I think F. Scott Fizgerald articulated this in his essay "Ring", a send-off after Ring Lardner's death. Lardner was a literary figure who started in sports writing, and he was a close friend to both Scott and Zelda. Fitzgerald said, "It was never that he was completely sold on athletic virtuosity as the be-all and end-all of problems; the trouble was that he could find nothing finer. Imagine life conceived as a business of beautiful muscular organization--an arising, an effort, a good break, a sweat, a bath, a meal, a love, a sleep--imagine it achieved; then imagine trying to apply that standard to the horribly complicated mess of living, where nothing, even the greatest conceptions and workings and achievments, is else but messy, spotty, tortuous--and then one can imagine the confusion that Ring faced on coming out of the ball park." I understand that same confusion.

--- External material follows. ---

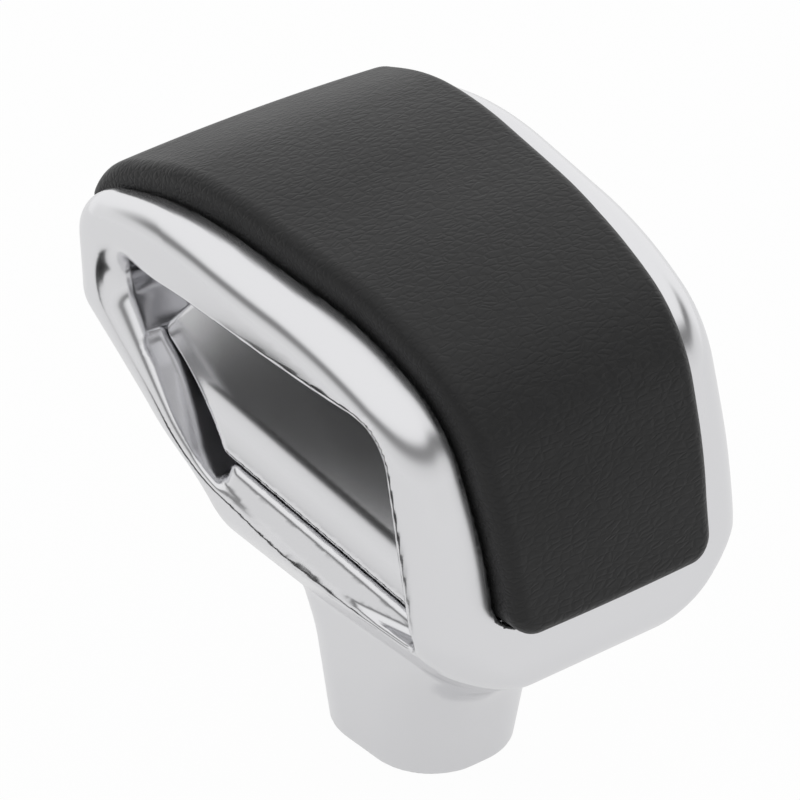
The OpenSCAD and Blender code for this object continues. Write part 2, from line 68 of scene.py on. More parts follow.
class HandleSizes(bpy.types.PropertyGroup):
    """Sizes of the handle's visible forms, as in the CAD model."""
    head_w: FloatProperty(name="Head width", description="Across the two side rings, mm", default=62.0)
    floor_x: FloatProperty(name="Deep floor", default=18.5,
                           description="From the middle to the deep floor of a pocket, mm")
    seat_depth: FloatProperty(name="Seat depth", description="How deep the pad is let in, mm", default=3.0)
    pad_rise: FloatProperty(name="Pad rise", description="Leather above the metal outline, mm", default=4.2)
    pad_gap: FloatProperty(name="Pad gap", description="Gap round the leather, mm", default=0.35)
    leather_t: FloatProperty(name="Leather thickness", description="Thickness of the cover, mm", default=1.2)
    button_gap: FloatProperty(name="Button gap", description="Gap round the release button, mm", default=0.5)
    shell_step: FloatProperty(name="Shell mesh step", description="Spacing of the shell's mesh, mm",
                              default=0.64)
    pad_step: FloatProperty(name="Pad mesh step", description="Spacing of the leather's mesh, mm",
                            default=0.6)
    button_step: FloatProperty(name="Button mesh step", description="Spacing of the button's mesh, mm",
                               default=0.4)


class HandleColours(bpy.types.PropertyGroup):
    """Colours of the finishes, as sRGB hex values."""
    chrome: StringProperty(name="Satin chrome", description="Plated shell and button", default="#E3E3E5")
    leather: StringProperty(name="Leather", description="Pad cover", default="#0F0F10")
    plastic: StringProperty(name="Black plastic", description="Moulded inner pieces", default="#1B1B1C")
    acetal: StringProperty(name="Natural acetal", description="Sliding inner pieces", default="#E6E1D3")
    steel: StringProperty(name="Spring steel", description="Pins, springs and clips", default="#A9ABAE")
    rubber: StringProperty(name="Rubber", description="Stop bumpers", default="#141414")
    foam: StringProperty(name="Foam", description="Layer below the leather", default="#B5AC8C")
    floor: StringProperty(name="Floor", description="Studio floor", default="#DEDEDE")
    card: StringProperty(name="Card", description="Dark card beside the object", default="#101010")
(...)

For me, when I watch sports now, that complicated mess of living is all too apparent. Steroids. Money. Media. Racism. Arrogance. Shallowness. That's what I see. So I go to Civic Stadium and pay six dollars to watch young guys in their early twenties play ball in the minors for the same money that I make at my job, watch them make great plays and bonehead errors in the same inning, all with a hope that somehow by buckling down and playing the game right, something better will come from it. That's the stuff that made baseball legendary. That's what made baseball life.